I did not encounter many PIP phases before neither did I see any systems with the annular Fermi surface, so it seemed reasonable that the annular Fermi surface is one of the main factors contributing to the formation of the PIP phase – a conductive phase with resistance of order of 1.5-2 larger than the normal phase.

But then there got to be something that distinguishes between the PIP phase and the valley polarized phases – that role was given to the anisotropy of the Fermi surface. I took then a very simple one-band model that has both features: Fermi surface anisotropy and annular Fermi surface.

Turns out, the instability in the electron-hole channel between different valleys is the strongest at the finite momentum in agreement with some other works [5,6]. The momentum at which the instability is the strongest, corresponds to the difference between the two Fermi surface.

The state that forms as a result I called “partial excitonic condensation” for the following reason: part of the order parameter consists of electron-hole pairs residing on different Fermi surface (and different valleys), and part of the order parameter acquires its value through electron-hole pairs between the same Fermi surfaces (and different valleys). Admittedly, it is somewhat similar to the charge density wave, yet charge density wave systems normally do not have the annular Fermi surface.

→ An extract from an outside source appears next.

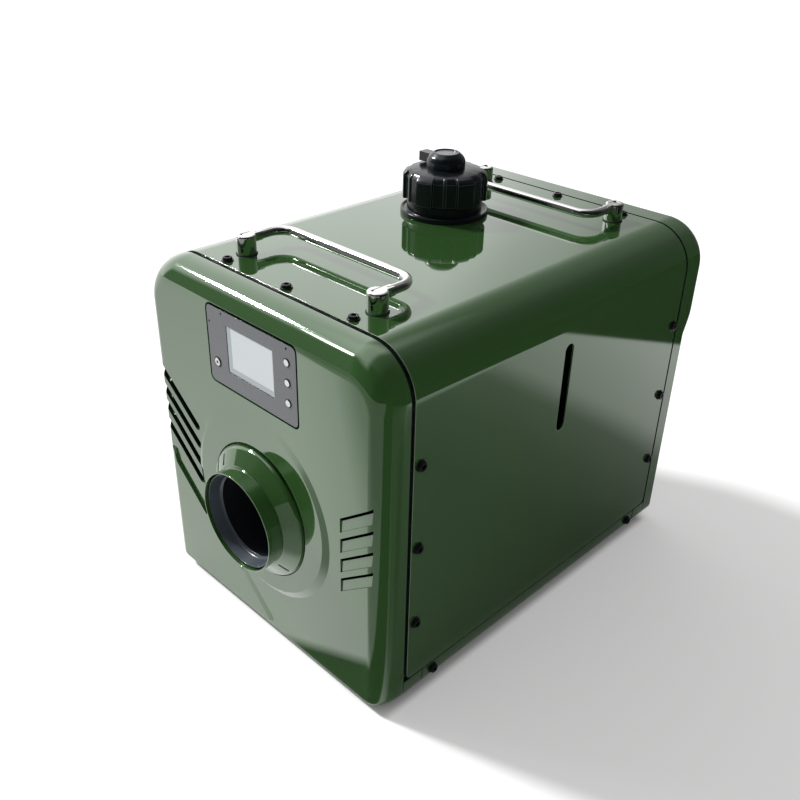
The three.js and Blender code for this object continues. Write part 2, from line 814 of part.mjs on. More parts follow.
// display: bezel, screen, board and keys
const plateBack = faceY + bezelPlate;
const flangeFrontY = faceY + faceWall;
const bezelBackY = faceY + bezelBack;
const keyPlaces = [['key_left', -keyLeftX, 0.281, keyLarge], ['key_upper', keyColumnX, 0.779, keySmall],
  ['key_middle', keyColumnX, 0.527, keySmall], ['key_lower', keyColumnX, 0.268, keySmall]];
const keyFlangeY = plateBack + keyRunning;
function keyBody([, x, share, radius], extra) {
  const place = at(x, 0, bezelLow + share * bezelTall);
  return rod(radius + extra, faceY - keyProud - extra, keyFlangeY, 'y', place, 14);
}

let bezel = alongY(roundedRect([-bezelHalf, bezelLow], [bezelHalf, bezelHigh], bezelCorner),
  faceY, flangeFrontY)
  .add(alongY(roundedRect([-bezelHalf - bezelFlange, bezelLow - bezelFlange],
    [bezelHalf + bezelFlange, bezelHigh + bezelFlange], bezelCorner), flangeFrontY, bezelBackY))
  .subtract(alongY(roundedRect([-bezelHalf - bezelFlange + bezelFrame,
    bezelLow - bezelFlange + bezelFrame], [bezelHalf + bezelFlange - bezelFrame,
    bezelHigh + bezelFlange - bezelFrame], bezelCorner / 2), plateBack, bezelBackY + tiny))
  .subtract(box([-windowX - windowHalf, faceY - tiny, windowLow],
    [-windowX + windowHalf, plateBack + tiny, windowHigh]))
  .subtract(box([-windowX - windowHalf - screenLap, faceY + windowStep, windowLow - screenLap],
    [-windowX + windowHalf + screenLap, plateBack + tiny, windowHigh + screenLap]));
keyPlaces.forEach((key) => {
  bezel = bezel.subtract(keyBody(key, keyRunning).add(keyBody(key, keyRunning)
    .translate(0, tiny, 0)));
});
piece('display_bezel', bezel, grey);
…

Electron-hole pairs residing on different Fermi surface are more similar to an exciton condensate, because their effective masses have an opposite sign. The instability then is of Cooper type. Electron-hole pairs residing on the same Fermi surface have effective masses of the same sign and hence the state is more similar to pseudospin magnetism. Thus, only part of the particles contributing to the order parameter are in the exciton condensate and hence the name. This picture also allows to understand why resistance in this phase is higher.